New findings indicate the wicking system that makes the technology possible absorbs more than 550 watts per square centimeter, or about 10 times the heat generated by conventional chips. This is more than enough cooling capacity for the power-electronics applications, Garimella said.

The findings are detailed in a research paper appearing online this month in the International Journal of Heat and Mass Transfer and will be published in the journal's September issue. The paper was written by mechanical engineering doctoral student Justin Weibel, Garimella and Mark North, an engineer with Thermacore, a producer of commercial heat pipes located in Lancaster, Pa.

"We know the wicking part of the system is working well, so we now need to make sure the rest of the system works," North said.

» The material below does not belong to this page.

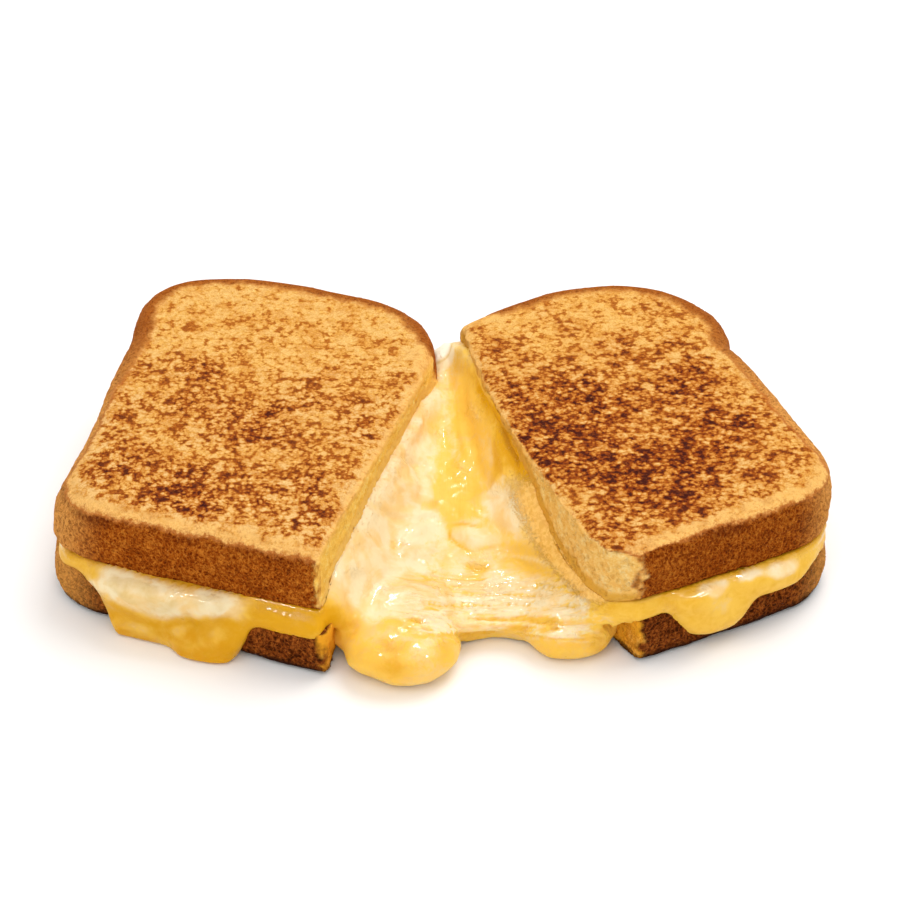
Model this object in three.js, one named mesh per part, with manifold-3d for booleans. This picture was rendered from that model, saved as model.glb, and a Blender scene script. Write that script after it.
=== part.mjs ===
// A grilled cheese sandwich, cut in two from its domed edge to its straight edge and pulled open
// like a book, with the melted cheese still stretched between the two halves.
//
// Millimetres, +Z up, the sandwich lying on the plane z = 0. The straight edges of the bread face
// -Y, the domed edges +Y. Each half has its own frame: u runs along its straight edge from the cut,
// v runs from the straight edge to the dome, and its origin is the front corner of the cut.
import * as THREE from "three";
import { mergeVertices } from "three/addons/utils/BufferGeometryUtils.js";
import Module from "manifold-3d";

const wasm = await Module();
wasm.setup();

// Driving dimensions.
const BOTTOM_THICK = 12.8; // the lower slice of bread
const TOP_THICK = 16.1; // the upper slice of bread
const TOP_LEVEL = 17.2; // the underside of the upper slice
const SLICE_HEIGHT = 96; // of the loaf, from its straight edge to its dome
const GAP = 0.3; // kept between touching pieces
const OUTER_ROUND = 2.6; // the rounding of the crust towards the toasted faces
const INNER_ROUND = 0.9; // and towards the cheese
const CRUST_BULGE = 0.6; // how far the crust swells at half the thickness
const TOAST_RELIEF = 0.3; // unevenness of the toasted faces

const CUT_STEPS = 14; // samples along a cut
const CRUST_STEPS = 46; // samples along a crust

const vec = (x, y) => new THREE.Vector2(x, y);

// ---------------------------------------------------------------------------------------------
// The two halves, seen from above.
// ---------------------------------------------------------------------------------------------

// The left half keeps 68 mm of the loaf's width. Its cut is straight, and the corner between cut
// and dome is rounded by the squeeze of the knife. The lower slice lies a little further back.
function leftPlan(upper) {
  const cut = new THREE.Path();
  cut.moveTo(0, 0);
  cut.lineTo(0.2, 74);
  const crust = new THREE.Path();
  crust.moveTo(0.2, 74);
  crust.bezierCurveTo(0.2, 86, -9, SLICE_HEIGHT - 0.5, -22, SLICE_HEIGHT);
  crust.bezierCurveTo(-35, SLICE_HEIGHT + 0.4, -47, 96, -55, 94);
  crust.bezierCurveTo(-66, 91.3, -73.4, 86, -73.4, 76); // the ear of the loaf
  crust.bezierCurveTo(-73.4, 69, -70.8, 67, -70.2, 61); // the notch under the ear
  if (upper) {
    crust.bezierCurveTo(-68.8, 45, -66.6, 30, -67, 16);
    crust.bezierCurveTo(-67.2, 5, -60, 0, -47, -0.2);
  } else {
    crust.bezierCurveTo(-69.4, 45, -69.4, 34, -69.8, 22);
    crust.bezierCurveTo(-70, 9, -62, 4, -47, 3);
    crust.lineTo(-24, 0.6);
  }
  crust.lineTo(0, 0);
  return { cut, crust };
}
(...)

The new type of cooling system can be used to prevent overheating of devices called insulated gate bipolar transistors, high-power switching transistors used in hybrid and electric vehicles. The chips are required to drive electric motors, switching large amounts of power from the battery pack to electrical coils needed to accelerate a vehicle from zero to 60 mph in 10 seconds or less.

Potential military applications include advanced systems such as radar, lasers and electronics in aircraft and vehicles.